# Stochastics: Suggested Problems for Exam 1

Getting things kicked off on the new website. Here is a list of interesting problems to try from Durrett’s book.  Please use the comments feature to ask questions and to start discussions about these problems. I’ll chime in whenever I can.

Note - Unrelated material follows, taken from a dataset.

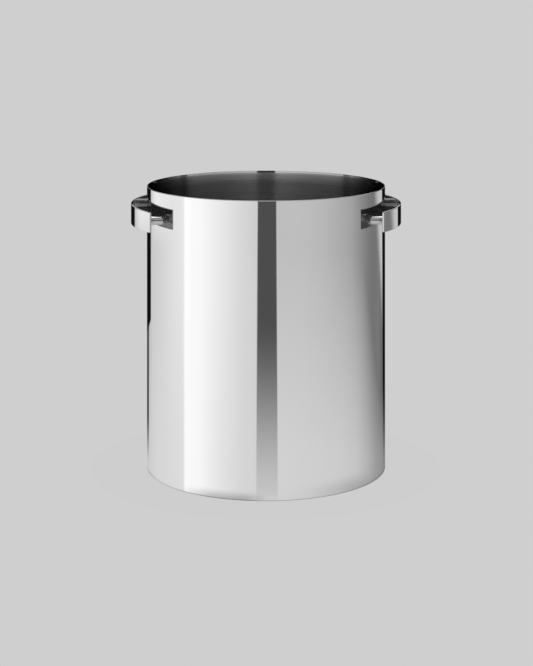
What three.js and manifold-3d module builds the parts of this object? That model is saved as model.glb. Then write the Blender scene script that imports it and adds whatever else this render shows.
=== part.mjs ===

Stationary distributions and limit distributions
1.20, 1.25, 1.38, 1.41, 1.44

Random walks on graphs
1.49-1.51

Hitting times; hitting probabilities
1.59, 1.60

Infinite state spaces
1.70, 1.73

1. Alexa Mertens

Hey guys! Can someone please explain what problem 1.38(a) is asking for? In general, what is the “long-run fraction of time spent at each state”? I thought it was the stationary distribution but the semantics in this class always confuse me!

February 22, 2014
• Scott Alister McKinley

Hi Alexa. Any time you read something that says something like “long-run fraction of time spent at each state” think in terms of asymptotic frequency and Theorems 1.22 and 1.23. Taken together they say that if a system is irreducible and all states are recurrent, then $\lim_{n \to _\infty} N_n(y)/n = \pi(y)$ where $N_n(y)$ is the number of visits to $y$ in the first $n$ steps and $\pi$ is the stationary distribution.

February 22, 2014
• Alexa Mertens

Thank you very much Dr. McKinley, this makes sense!

February 22, 2014
2. Alexa Mertens

Is the first part of 1.59 asking for the average hitting time of each these combinations? I got an answer for HHH and HHT, but for HTT and HTH, I’m getting my (I-Ptilda) matrix has a determinant of 0 and the inverse doesn’t exist. Is anyone else having this issue?

February 22, 2014
3. William Vebert

Maybe you are doing right multiplication instead of left multiplication by accident.. That is you’re computing $P \pi = \pi$ instead of $\pi P - \pi$.

February 24, 2014
4. William Vebert

That should be “=” in the second equation, not “-“

February 24, 2014
5. Evan Milliken

Alexa, for the case of HTH,
$I-\overset{\sim}{P}=\begin{bmatrix} .5&-.5&0&0&0&0&0\\ 0&1&0&-.5&0&0&0\\ -.5&-.5&1&0&0&0&0\\ 0&0&0&1&0&-.5&-.5\\ 0&0&0&-.5&1&0&0\\ 0&0&-.5&0&-.5&1&0\\ 0&0&0&0&0&-.5&.5\end{bmatrix}$. Since the diagonal contains all positive entries, the matrix is invertible and $(I-\overset{\sim}{P})^{-1}\cdot\vec{1}$ gives a column vector with the entries 8,6,8,10,6,8,10. Thus,
${\bfseries E}(\tau)=3+\frac{1}{8}(8+6+8+10+6+8+10)=10$

February 25, 2014
6. Evan Milliken

E(tau)=3+1/8(8+6+8+10+6+8+10)=10

February 25, 2014
7. Alexa Mertens

Thank you guys so much for all of the help!! I actually went to office hours yesterday and worked it all out. I had my P matrix all wrong and what I have now is what you’ve posted above. Thank you so much for all the help!! 😀

February 25, 2014
8. #1.73: Using the result from #1.70 state 1 is recurrent iff $\sum_{y=1}^\infty \prod_{x=1}^{y-1} \frac{q_x}{p_x} = \infty$ . But $\sum_{y=1}^\infty \prod_{x=1}^{y-1} \frac{q_x}{p_x} = 0 + \frac{1}{2} +\frac{1}{2}\frac{1}{3} + \frac{1}{2}\frac{1}{3}\frac{1}{4} + \cdots$ which converges. So state 1 isn’t recurrent and then by Thm. 1.29 the chain can’t have a stationary distribution. What do you guys think?

February 25, 2014
• Whoops the $y$ index should start at 2.

February 25, 2014